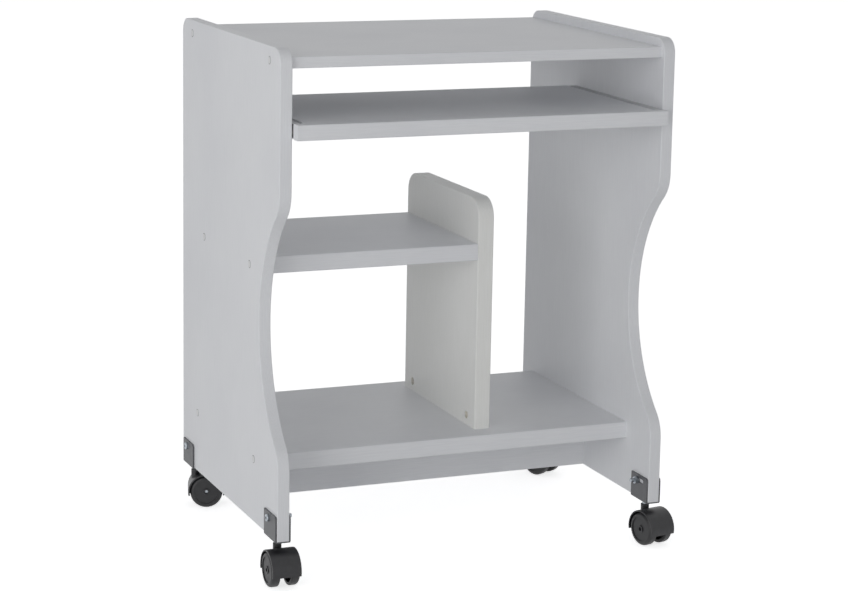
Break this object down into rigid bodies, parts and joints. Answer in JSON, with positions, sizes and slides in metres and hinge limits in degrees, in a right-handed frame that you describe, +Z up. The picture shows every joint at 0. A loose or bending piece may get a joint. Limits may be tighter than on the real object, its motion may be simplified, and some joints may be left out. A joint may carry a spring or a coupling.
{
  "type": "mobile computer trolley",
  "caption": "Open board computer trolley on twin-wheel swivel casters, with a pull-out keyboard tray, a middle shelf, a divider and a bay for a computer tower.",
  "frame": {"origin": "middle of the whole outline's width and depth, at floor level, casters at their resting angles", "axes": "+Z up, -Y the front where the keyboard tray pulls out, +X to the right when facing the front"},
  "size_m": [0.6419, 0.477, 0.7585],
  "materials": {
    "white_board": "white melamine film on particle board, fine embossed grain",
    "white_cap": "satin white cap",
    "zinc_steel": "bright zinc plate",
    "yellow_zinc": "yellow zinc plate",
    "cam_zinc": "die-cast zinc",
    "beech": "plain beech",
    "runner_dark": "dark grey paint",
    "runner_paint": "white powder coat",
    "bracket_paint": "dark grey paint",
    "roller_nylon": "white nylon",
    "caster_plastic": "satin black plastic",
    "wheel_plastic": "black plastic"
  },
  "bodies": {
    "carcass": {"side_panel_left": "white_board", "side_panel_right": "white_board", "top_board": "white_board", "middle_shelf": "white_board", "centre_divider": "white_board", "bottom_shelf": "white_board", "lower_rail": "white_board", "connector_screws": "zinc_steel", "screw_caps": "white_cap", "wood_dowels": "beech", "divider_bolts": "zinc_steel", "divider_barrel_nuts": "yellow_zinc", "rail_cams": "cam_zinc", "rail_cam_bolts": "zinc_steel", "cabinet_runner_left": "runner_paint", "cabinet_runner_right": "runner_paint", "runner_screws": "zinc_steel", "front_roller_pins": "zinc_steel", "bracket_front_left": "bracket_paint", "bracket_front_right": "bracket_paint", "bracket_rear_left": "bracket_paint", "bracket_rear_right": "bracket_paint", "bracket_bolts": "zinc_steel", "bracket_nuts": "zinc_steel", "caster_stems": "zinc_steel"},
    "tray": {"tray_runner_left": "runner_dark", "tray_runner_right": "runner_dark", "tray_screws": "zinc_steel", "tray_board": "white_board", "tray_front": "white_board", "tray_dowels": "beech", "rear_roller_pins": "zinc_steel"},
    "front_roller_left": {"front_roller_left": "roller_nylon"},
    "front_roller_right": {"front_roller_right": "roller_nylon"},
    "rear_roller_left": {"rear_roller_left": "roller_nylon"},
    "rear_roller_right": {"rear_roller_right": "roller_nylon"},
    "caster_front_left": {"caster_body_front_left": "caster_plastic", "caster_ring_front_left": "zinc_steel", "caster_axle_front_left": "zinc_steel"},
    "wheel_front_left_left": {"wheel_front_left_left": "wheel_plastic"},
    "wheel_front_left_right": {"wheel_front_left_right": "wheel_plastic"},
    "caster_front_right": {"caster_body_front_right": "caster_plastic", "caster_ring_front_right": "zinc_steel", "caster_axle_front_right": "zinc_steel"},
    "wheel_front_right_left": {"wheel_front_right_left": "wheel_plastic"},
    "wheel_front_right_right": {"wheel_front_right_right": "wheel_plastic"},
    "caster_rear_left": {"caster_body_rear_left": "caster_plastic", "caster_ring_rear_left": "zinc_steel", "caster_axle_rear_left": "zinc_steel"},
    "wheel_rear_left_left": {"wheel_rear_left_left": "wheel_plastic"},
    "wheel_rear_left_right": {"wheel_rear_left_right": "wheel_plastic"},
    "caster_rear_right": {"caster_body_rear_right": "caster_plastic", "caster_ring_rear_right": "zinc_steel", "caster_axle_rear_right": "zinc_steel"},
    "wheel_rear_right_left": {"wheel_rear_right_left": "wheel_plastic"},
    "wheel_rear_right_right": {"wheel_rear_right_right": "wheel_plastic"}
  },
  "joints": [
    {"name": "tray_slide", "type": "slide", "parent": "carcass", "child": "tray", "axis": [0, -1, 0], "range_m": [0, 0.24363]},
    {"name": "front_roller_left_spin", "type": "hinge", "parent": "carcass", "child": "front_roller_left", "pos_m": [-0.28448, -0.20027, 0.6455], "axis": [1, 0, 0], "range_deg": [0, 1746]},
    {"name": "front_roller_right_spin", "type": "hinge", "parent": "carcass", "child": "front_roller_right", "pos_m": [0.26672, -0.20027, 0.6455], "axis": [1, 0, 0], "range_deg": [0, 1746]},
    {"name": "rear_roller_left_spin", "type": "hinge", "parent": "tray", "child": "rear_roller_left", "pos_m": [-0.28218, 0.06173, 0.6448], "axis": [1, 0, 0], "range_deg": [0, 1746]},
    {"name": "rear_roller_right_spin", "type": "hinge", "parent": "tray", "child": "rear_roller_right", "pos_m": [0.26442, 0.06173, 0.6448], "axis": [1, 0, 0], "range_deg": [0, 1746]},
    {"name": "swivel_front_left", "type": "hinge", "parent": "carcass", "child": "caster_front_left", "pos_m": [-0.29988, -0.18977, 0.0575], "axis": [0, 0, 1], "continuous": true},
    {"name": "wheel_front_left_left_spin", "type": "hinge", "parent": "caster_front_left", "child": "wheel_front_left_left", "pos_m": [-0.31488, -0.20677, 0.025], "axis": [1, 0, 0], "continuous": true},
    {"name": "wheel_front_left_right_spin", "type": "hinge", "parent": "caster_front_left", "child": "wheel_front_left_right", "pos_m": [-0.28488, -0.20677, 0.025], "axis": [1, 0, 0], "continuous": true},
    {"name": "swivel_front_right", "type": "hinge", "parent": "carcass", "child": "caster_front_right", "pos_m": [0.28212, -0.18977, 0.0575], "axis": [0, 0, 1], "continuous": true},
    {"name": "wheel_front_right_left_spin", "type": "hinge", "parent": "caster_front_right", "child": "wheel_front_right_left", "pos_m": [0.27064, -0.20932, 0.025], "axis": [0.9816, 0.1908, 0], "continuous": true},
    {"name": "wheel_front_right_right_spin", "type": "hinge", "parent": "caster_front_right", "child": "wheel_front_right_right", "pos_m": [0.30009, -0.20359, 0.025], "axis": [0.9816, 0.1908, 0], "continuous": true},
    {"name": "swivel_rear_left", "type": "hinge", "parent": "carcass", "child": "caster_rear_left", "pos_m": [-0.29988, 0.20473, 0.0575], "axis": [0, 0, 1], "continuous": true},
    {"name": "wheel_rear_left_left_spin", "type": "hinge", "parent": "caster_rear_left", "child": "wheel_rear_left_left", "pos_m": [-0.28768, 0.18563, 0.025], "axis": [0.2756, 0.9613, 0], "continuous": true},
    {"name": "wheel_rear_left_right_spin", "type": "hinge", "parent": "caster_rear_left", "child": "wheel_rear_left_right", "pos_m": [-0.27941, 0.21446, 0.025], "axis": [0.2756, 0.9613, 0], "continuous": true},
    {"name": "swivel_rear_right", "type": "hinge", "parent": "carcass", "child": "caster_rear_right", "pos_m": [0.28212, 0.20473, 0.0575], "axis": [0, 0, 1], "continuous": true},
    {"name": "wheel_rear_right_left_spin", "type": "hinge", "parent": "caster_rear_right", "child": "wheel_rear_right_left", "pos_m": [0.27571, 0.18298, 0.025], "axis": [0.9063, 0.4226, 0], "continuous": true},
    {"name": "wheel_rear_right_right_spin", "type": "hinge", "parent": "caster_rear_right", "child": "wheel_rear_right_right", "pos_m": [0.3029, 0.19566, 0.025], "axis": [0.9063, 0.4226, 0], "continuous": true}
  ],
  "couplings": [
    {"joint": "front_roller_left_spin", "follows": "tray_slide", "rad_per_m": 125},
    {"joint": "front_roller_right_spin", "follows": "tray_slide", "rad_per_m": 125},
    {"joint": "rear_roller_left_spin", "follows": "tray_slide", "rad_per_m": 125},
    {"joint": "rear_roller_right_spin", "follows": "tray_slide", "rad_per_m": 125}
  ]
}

◆ Given problem ◆
Pick out the lines that contain "joints" and copy them.

◆ Right answer ◆
Break this object down into rigid bodies, parts and joints. Answer in JSON, with positions, sizes and slides in metres and hinge limits in degrees, in a right-handed frame that you describe, +Z up. The picture shows every joint at 0. A loose or bending piece may get a joint. Limits may be tighter than on the real object, its motion may be simplified, and some joints may be left out. A joint may carry a spring or a coupling.
  "joints": [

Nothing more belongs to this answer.